Member Since June 2023 - Comments: 27
12:50 PM, 14th February 2025, About 1 year ago
The political class are incentivised to deflect from the failure of the state, and seek to rebrand it as a failure of the housing provider, for which they are to be the saviour and not the cause.
The days of “police and thieves in the streets” as described by Junior Murvin some years ago is no longer fit for the era of the budget deficit – “landlords and thieves” seems naturally a better way forward.
Member Since May 2019 - Comments: 121
10:38 AM, 15th February 2025, About 1 year ago
“Criminal Landlords” – Mon Dieu.
Time for a Landlord Criminal Record Register together with a Rogue Tenant Register I say.
More dangerous hyperbolic utterings from the Ginger Queen.
Carchester
Member Since April 2017 - Comments: 225
11:32 PM, 16th February 2025, About 1 year ago
“The Ministry of Housing, Communities and Local Government funding will deliver 2,800 additional affordable homes within the next year.” I don’t bloody believe it – they have never kept their word in the past so why would they keep it now? They will not deliver 2,800 affordable homes. Even if they deliver that number they won’t be affordable and if they deliver that number within a year I will eat my wormery!

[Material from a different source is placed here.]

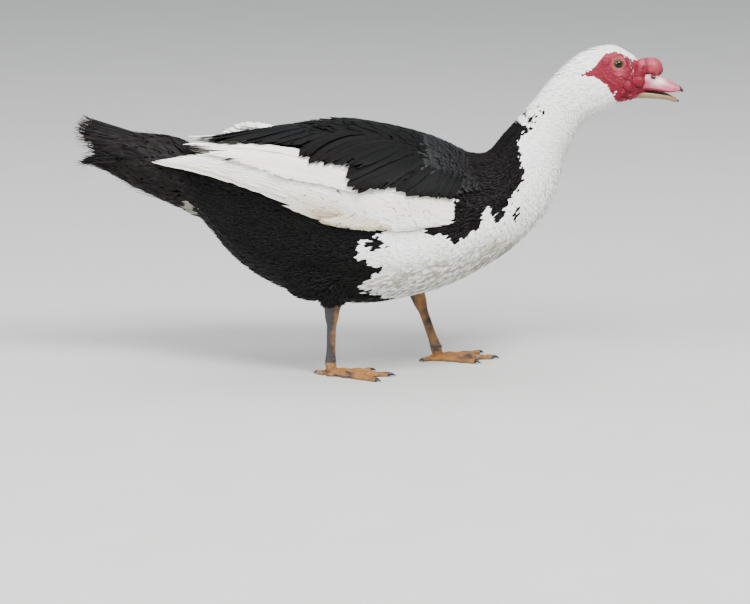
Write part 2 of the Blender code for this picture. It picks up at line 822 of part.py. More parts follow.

Member Since April 2017 - Comments: 225
11:34 PM, 16th February 2025, About 1 year ago
Reply to the comment left by SirAA at 13/02/2025 – 15:13
They actually think we can’t see what they are doing!
Member Since August 2023 - Comments: 71
9:25 PM, 18th February 2025, About 1 year ago
“The Ministry of Housing, Communities and Local Government funding will deliver 2,800 additional affordable homes within the next year.”
Let’s recall Angela Rayner spouting 1.5M homes over 5 years – this equates to 850 homes a day. If Rayner kept to her promise of 1.5M homes in 5 years it would mean 2,800 homes built in 4 days. It is for these reasons the knowing public are sick and tired of politicians lies and unfilled promises.
Member Since September 2015 - Comments: 1013
9:38 PM, 18th February 2025, About 1 year ago
Reply to the comment left by Rennie at 16/02/2025 – 23:34They don’t give a damn if we know or not. They know that they hold all the aces, and that they can do whatever they want.
Member Since June 2019 - Comments: 761
8:06 AM, 19th February 2025, About 1 year ago
So, in 2023 there were just over 9000 section 21 evictions, but these houses were generally re-occupied (apart from those that went to FHL) but there were 900,000 new immigrants.
This is why they are desperate to identify landlords as the cause of the big housing problem, they know trouble is coming but keep trying to hide the reality under an increasingly threadbare carpet.